Support for Obama is strong across all demographic groups of Hispanic registered voters, with few significant differences by gender, age, education, income or immigrant status.
Religion is the only major demographic category in which there are significantly different levels of support among Hispanics. Among Latino registered voters who identify with a religion, McCain’s support is greater with those who are not Catholic than with Hispanic registered voters who are Catholic—33% versus 17%. Obama’s support is greater with Hispanic registered voters who are Catholic than with those who are not Catholic—71% versus 59%.
Latino Catholics are 56% of all Hispanic registered voters. Latino registered voters who identify with a religion, but who are not Catholic, make up 33% of all Latino registered voters. Native-born U.S. citizens (65%) and naturalized citizens (68%) show similar levels of support for Obama.
Across national origin groups, some differences in support for Obama over McCain may be observed. However, none of these differences in support for Obama or McCain among Hispanic registered voters are statistically significant. This is due largely to the small sample sizes for the non-Mexican origin groups among our registered voter sample. Those of Mexican origin represent 55% of our registered voter sample, Puerto Ricans represent 14%, Cubans represent 5%, and those of Other origin represent 24%.

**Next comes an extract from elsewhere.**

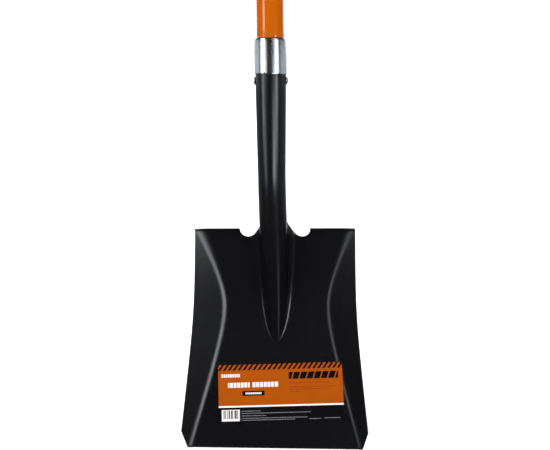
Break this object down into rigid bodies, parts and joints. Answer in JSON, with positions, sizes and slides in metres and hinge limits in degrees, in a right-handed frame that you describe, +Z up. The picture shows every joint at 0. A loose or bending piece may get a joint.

Finally, Obama’s support among Hispanic registered voters who preferred to be interviewed in Spanish for this survey is not very different than among those who preferred to be interviewed in English—71% compared with 64%. Overall, 73% of Hispanic registered voters preferred to be interviewed in English and 27% preferred to be interviewed in Spanish.4
Candidate Preference and Race
The candidacy of Barack Obama has raised the issue of whether the country is ready for a black president as well as whether Hispanics are ready for a black president. During the Democratic primaries, many wondered whether Latinos’ strong preference for Clinton over Obama was somehow related to the candidates’ races.5 However, a Pew Hispanic Center analysis of exit polls from the Super Tuesday Democratic primaries on Feb. 5 found that there was no difference in support for Hillary Clinton among Hispanic voters who said the candidate’s race was important in deciding their vote (64%) and those who said that the candidate’s race was not important in deciding their vote (63%). Similarly, there was no difference in support for Obama among Hispanics who said race was important (35%) and those who said race was not important (35%).
In this new survey, nearly a third (32%) of Hispanic registered voters say they believe that being black will help Obama with Hispanic voters in the general election, while about one-in-ten (11%) say they believe his race will hurt him. A majority (53%) say they do not believe that Obama’s race will make a difference to Hispanic voters.
When a parallel question was posed about the impact of McCain’s race, the results were reversed. More respondents (24%) say they believe that being white will hurt McCain with Hispanic voters than say they believe it will help him (12%). Here again, however, the majority (58%) say they believe that McCain’s race will make no difference.
By heavy margins, respondents say that the race of the candidates will not influence their own personal vote—72% said Obama’s race will not make a difference in their deciding how to vote and 82% said the same about McCain’s race. However, 19% said that in deciding their own vote, Obama’s race will help him while just 6% said it will hurt him. As for McCain, 8% said his race will hurt him and just 7% said it will help him.
Latino registered voters ages 18 to 29 (46%) are more likely than those ages 40 and older (26%) to say that Obama’s race will help him with Hispanic voters. Hispanics ages 55 and older are more likely than Hispanics 18 to 29 to believe that Obama’s race will not make a difference to Hispanic voters—61% versus 40%. There are no other large differences within other demographic categories on the importance of the race of the candidates for Hispanic voters.
Family and pocketbook issues, such as education (93%), the cost of living (92%), jobs (91%) and health care (90%), are extremely important or very important to Hispanic registered voters. Fewer Hispanics say that crime (82%), the war in Iraq (75%) or immigration (75%) is an extremely important or very important issue to them personally.
By a ratio of more than three-to-one, Hispanic registered voters believe that Obama would do a better job than McCain in dealing with education (66% versus 18%), jobs (65% versus 19%), the cost of living (64% versus 19%), health care (64% versus 19%) and immigration (59% versus 19%). They also believe, by a margin of about two-to-one, that Obama would do a better job than McCain on crime (50% versus 26%) and the war in Iraq (58% versus 27%).